▶ Source excerpt
------------

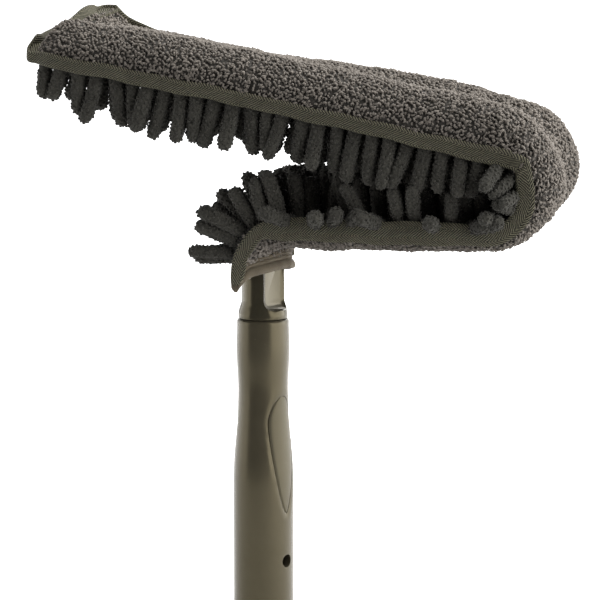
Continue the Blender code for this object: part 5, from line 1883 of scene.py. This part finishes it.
def add_lamp(name, azimuth, elevation, distance, size, power):
    """A soft lamp that stands round the object and shines at its middle."""
    a = math.radians(azimuth)
    e = math.radians(elevation)
    back = Vector((math.sin(a) * math.cos(e), -math.cos(a) * math.cos(e), math.sin(e)))
    data = bpy.data.lights.new(name, "AREA")
    data.shape = "RECTANGLE"
    data.size, data.size_y = size
    data.energy = power
    lamp = put_in_scene(name, data)
    lamp.location = Vector(LAMP_TARGET) + back * distance
    lamp.rotation_euler = (-back).to_track_quat("-Z", "Y").to_euler()


def make_lights():
    """The lamps, and a world that is dim to the object and white to the camera."""
    for lamp in LAMPS:
        add_lamp(*lamp)
    world = bpy.data.worlds.new("studio")
    world.use_nodes = True
    sky = Graph(world.node_tree)
    seen = sky.node("ShaderNodeLightPath", output="Is Camera Ray")
    shown = sky.blend(seen, (0.08, 0.08, 0.08), (1.0, 1.0, 1.0))
    sky.tree.links.new(shown.socket, sky.tree.nodes["Background"].inputs["Color"])
    bpy.context.scene.world = world
    bpy.context.scene.view_settings.view_transform = "Standard"


def make_camera():
    """The camera, where the photographer stood."""
    a = CAMERA_AZIMUTH
    e = CAMERA_ELEVATION
    right = Vector((math.cos(a), math.sin(a), 0))
    up = Vector((-math.sin(a) * math.sin(e), math.cos(a) * math.sin(e), math.cos(e)))
    back = right.cross(up)
    data = bpy.data.cameras.new("camera")
    data.lens = CAMERA_LENS
    data.clip_start = 0.05
    camera = put_in_scene("camera", data)
    target = Vector((0, 0, VIEW_HEIGHT)) + right * VIEW_RIGHT + up * VIEW_UP
    basis = Matrix((right, up, back)).transposed()
    camera.matrix_world = Matrix.Translation(target + back * CAMERA_DISTANCE) @ basis.to_4x4()
    bpy.context.scene.camera = camera


def build():
    """Makes every piece, then the floor and the lamps."""
    make_camera()
    dress_solids()
    make_grip()
    make_inlay(0.0, "right")
    make_inlay(math.pi, "left")
    make_neck()
    stations = panel_stations()
    sections = panel_points(stations)
    sections = puff_panel(sections)
    make_terry(sections, stations)
    make_fingers()
    make_tapes()
    make_tip_tape()
    make_hem()
    make_foam()
    make_wires()
    make_stage()
    make_lights()


build()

------------

▶ The exercise
Write down the full listing again, exactly.

▶ Response to this exercise
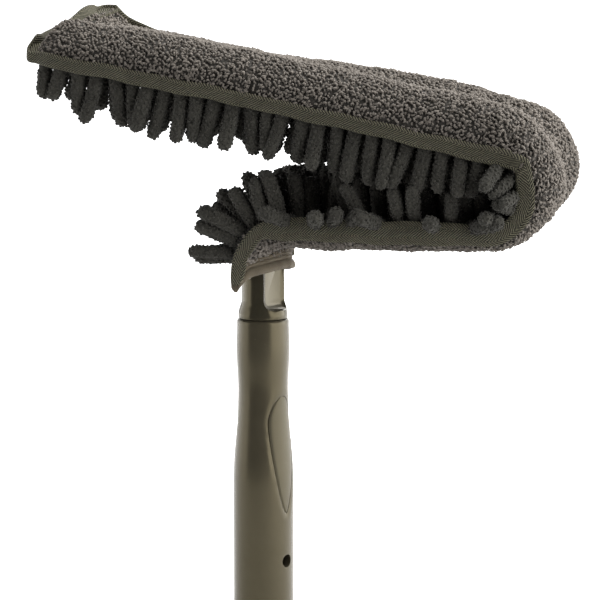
Continue the Blender code for this object: part 5, from line 1883 of scene.py. This part finishes it.
def add_lamp(name, azimuth, elevation, distance, size, power):
    """A soft lamp that stands round the object and shines at its middle."""
    a = math.radians(azimuth)
    e = math.radians(elevation)
    back = Vector((math.sin(a) * math.cos(e), -math.cos(a) * math.cos(e), math.sin(e)))
    data = bpy.data.lights.new(name, "AREA")
    data.shape = "RECTANGLE"
    data.size, data.size_y = size
    data.energy = power
    lamp = put_in_scene(name, data)
    lamp.location = Vector(LAMP_TARGET) + back * distance
    lamp.rotation_euler = (-back).to_track_quat("-Z", "Y").to_euler()


def make_lights():
    """The lamps, and a world that is dim to the object and white to the camera."""
    for lamp in LAMPS:
        add_lamp(*lamp)
    world = bpy.data.worlds.new("studio")
    world.use_nodes = True
    sky = Graph(world.node_tree)
    seen = sky.node("ShaderNodeLightPath", output="Is Camera Ray")
    shown = sky.blend(seen, (0.08, 0.08, 0.08), (1.0, 1.0, 1.0))
    sky.tree.links.new(shown.socket, sky.tree.nodes["Background"].inputs["Color"])
    bpy.context.scene.world = world
    bpy.context.scene.view_settings.view_transform = "Standard"


def make_camera():
    """The camera, where the photographer stood."""
    a = CAMERA_AZIMUTH
    e = CAMERA_ELEVATION
    right = Vector((math.cos(a), math.sin(a), 0))
    up = Vector((-math.sin(a) * math.sin(e), math.cos(a) * math.sin(e), math.cos(e)))
    back = right.cross(up)
    data = bpy.data.cameras.new("camera")
    data.lens = CAMERA_LENS
    data.clip_start = 0.05
    camera = put_in_scene("camera", data)
    target = Vector((0, 0, VIEW_HEIGHT)) + right * VIEW_RIGHT + up * VIEW_UP
    basis = Matrix((right, up, back)).transposed()
    camera.matrix_world = Matrix.Translation(target + back * CAMERA_DISTANCE) @ basis.to_4x4()
    bpy.context.scene.camera = camera


def build():
    """Makes every piece, then the floor and the lamps."""
    make_camera()
    dress_solids()
    make_grip()
    make_inlay(0.0, "right")
    make_inlay(math.pi, "left")
    make_neck()
    stations = panel_stations()
    sections = panel_points(stations)
    sections = puff_panel(sections)
    make_terry(sections, stations)
    make_fingers()
    make_tapes()
    make_tip_tape()
    make_hem()
    make_foam()
    make_wires()
    make_stage()
    make_lights()


build()